[Written task]: Extract all data as written.
──────
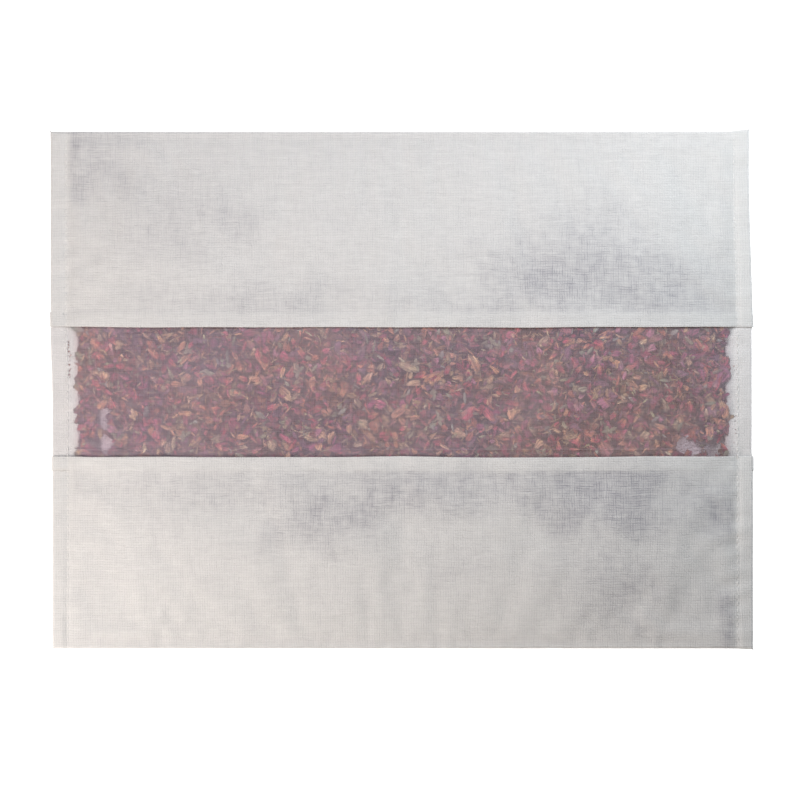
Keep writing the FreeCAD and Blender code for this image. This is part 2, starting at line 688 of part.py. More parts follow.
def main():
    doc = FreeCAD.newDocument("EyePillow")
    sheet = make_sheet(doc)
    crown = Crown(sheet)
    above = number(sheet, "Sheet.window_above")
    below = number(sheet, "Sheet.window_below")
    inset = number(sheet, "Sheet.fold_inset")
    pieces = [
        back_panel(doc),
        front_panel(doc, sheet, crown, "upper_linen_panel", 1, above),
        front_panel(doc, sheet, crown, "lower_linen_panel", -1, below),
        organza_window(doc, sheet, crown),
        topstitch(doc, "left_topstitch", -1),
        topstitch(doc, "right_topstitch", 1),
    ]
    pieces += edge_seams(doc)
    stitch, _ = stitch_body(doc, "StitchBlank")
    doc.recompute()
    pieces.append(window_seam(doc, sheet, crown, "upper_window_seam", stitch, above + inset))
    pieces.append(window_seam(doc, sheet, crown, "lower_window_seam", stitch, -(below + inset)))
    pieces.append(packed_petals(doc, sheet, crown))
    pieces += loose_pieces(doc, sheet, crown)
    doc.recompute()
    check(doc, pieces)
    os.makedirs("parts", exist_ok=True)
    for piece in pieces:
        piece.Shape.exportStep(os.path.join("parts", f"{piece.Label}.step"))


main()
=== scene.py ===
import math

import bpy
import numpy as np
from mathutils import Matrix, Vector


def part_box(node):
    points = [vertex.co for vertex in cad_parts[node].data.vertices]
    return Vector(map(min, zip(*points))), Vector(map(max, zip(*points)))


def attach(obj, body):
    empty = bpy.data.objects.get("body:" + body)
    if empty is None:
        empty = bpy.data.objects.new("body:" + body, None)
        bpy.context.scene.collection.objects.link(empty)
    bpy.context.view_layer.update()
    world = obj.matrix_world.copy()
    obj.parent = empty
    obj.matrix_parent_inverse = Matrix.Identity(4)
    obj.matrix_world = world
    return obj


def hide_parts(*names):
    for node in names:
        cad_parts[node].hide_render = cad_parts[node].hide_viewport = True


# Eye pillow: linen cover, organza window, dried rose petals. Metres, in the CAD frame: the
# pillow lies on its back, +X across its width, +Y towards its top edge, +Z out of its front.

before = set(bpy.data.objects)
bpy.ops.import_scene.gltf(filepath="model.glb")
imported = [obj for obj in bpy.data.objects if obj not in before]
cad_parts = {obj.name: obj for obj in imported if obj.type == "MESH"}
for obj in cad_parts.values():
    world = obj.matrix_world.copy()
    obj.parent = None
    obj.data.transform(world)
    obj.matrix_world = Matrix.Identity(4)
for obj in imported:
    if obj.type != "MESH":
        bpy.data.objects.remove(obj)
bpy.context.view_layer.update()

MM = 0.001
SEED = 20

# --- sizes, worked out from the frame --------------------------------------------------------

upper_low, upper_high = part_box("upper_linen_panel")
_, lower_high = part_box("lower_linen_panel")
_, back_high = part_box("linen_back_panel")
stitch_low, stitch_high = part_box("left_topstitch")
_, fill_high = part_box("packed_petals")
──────
[Result of this task]:
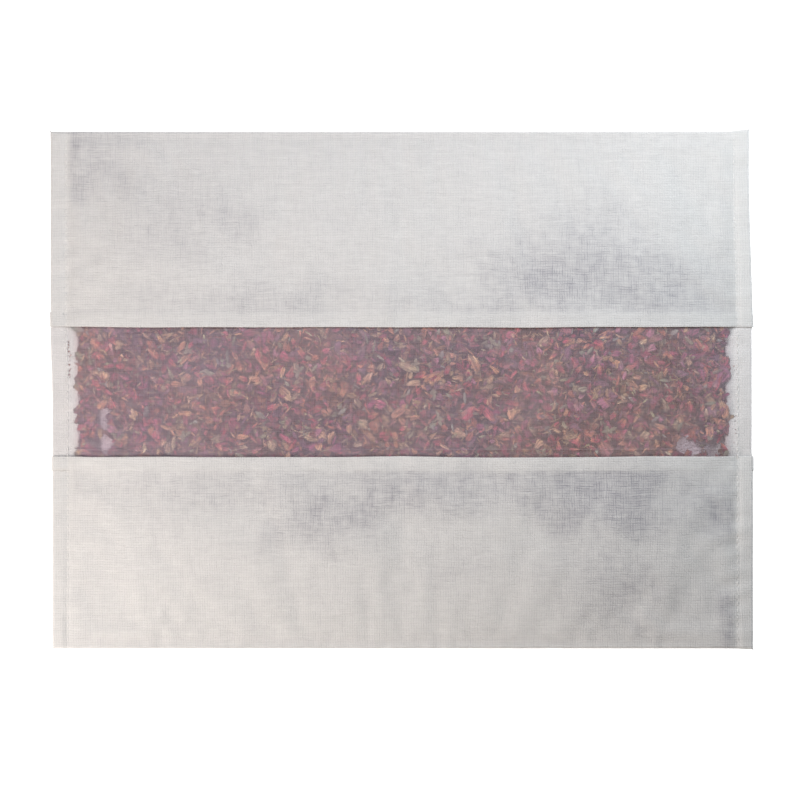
Keep writing the FreeCAD and Blender code for this image. This is part 2, starting at line 688 of part.py. More parts follow.
def main():
    doc = FreeCAD.newDocument("EyePillow")
    sheet = make_sheet(doc)
    crown = Crown(sheet)
    above = number(sheet, "Sheet.window_above")
    below = number(sheet, "Sheet.window_below")
    inset = number(sheet, "Sheet.fold_inset")
    pieces = [
        back_panel(doc),
        front_panel(doc, sheet, crown, "upper_linen_panel", 1, above),
        front_panel(doc, sheet, crown, "lower_linen_panel", -1, below),
        organza_window(doc, sheet, crown),
        topstitch(doc, "left_topstitch", -1),
        topstitch(doc, "right_topstitch", 1),
    ]
    pieces += edge_seams(doc)
    stitch, _ = stitch_body(doc, "StitchBlank")
    doc.recompute()
    pieces.append(window_seam(doc, sheet, crown, "upper_window_seam", stitch, above + inset))
    pieces.append(window_seam(doc, sheet, crown, "lower_window_seam", stitch, -(below + inset)))
    pieces.append(packed_petals(doc, sheet, crown))
    pieces += loose_pieces(doc, sheet, crown)
    doc.recompute()
    check(doc, pieces)
    os.makedirs("parts", exist_ok=True)
    for piece in pieces:
        piece.Shape.exportStep(os.path.join("parts", f"{piece.Label}.step"))


main()
=== scene.py ===
import math

import bpy
import numpy as np
from mathutils import Matrix, Vector


def part_box(node):
    points = [vertex.co for vertex in cad_parts[node].data.vertices]
    return Vector(map(min, zip(*points))), Vector(map(max, zip(*points)))


def attach(obj, body):
    empty = bpy.data.objects.get("body:" + body)
    if empty is None:
        empty = bpy.data.objects.new("body:" + body, None)
        bpy.context.scene.collection.objects.link(empty)
    bpy.context.view_layer.update()
    world = obj.matrix_world.copy()
    obj.parent = empty
    obj.matrix_parent_inverse = Matrix.Identity(4)
    obj.matrix_world = world
    return obj


def hide_parts(*names):
    for node in names:
        cad_parts[node].hide_render = cad_parts[node].hide_viewport = True


# Eye pillow: linen cover, organza window, dried rose petals. Metres, in the CAD frame: the
# pillow lies on its back, +X across its width, +Y towards its top edge, +Z out of its front.

before = set(bpy.data.objects)
bpy.ops.import_scene.gltf(filepath="model.glb")
imported = [obj for obj in bpy.data.objects if obj not in before]
cad_parts = {obj.name: obj for obj in imported if obj.type == "MESH"}
for obj in cad_parts.values():
    world = obj.matrix_world.copy()
    obj.parent = None
    obj.data.transform(world)
    obj.matrix_world = Matrix.Identity(4)
for obj in imported:
    if obj.type != "MESH":
        bpy.data.objects.remove(obj)
bpy.context.view_layer.update()

MM = 0.001
SEED = 20

# --- sizes, worked out from the frame --------------------------------------------------------

upper_low, upper_high = part_box("upper_linen_panel")
_, lower_high = part_box("lower_linen_panel")
_, back_high = part_box("linen_back_panel")
stitch_low, stitch_high = part_box("left_topstitch")
_, fill_high = part_box("packed_petals")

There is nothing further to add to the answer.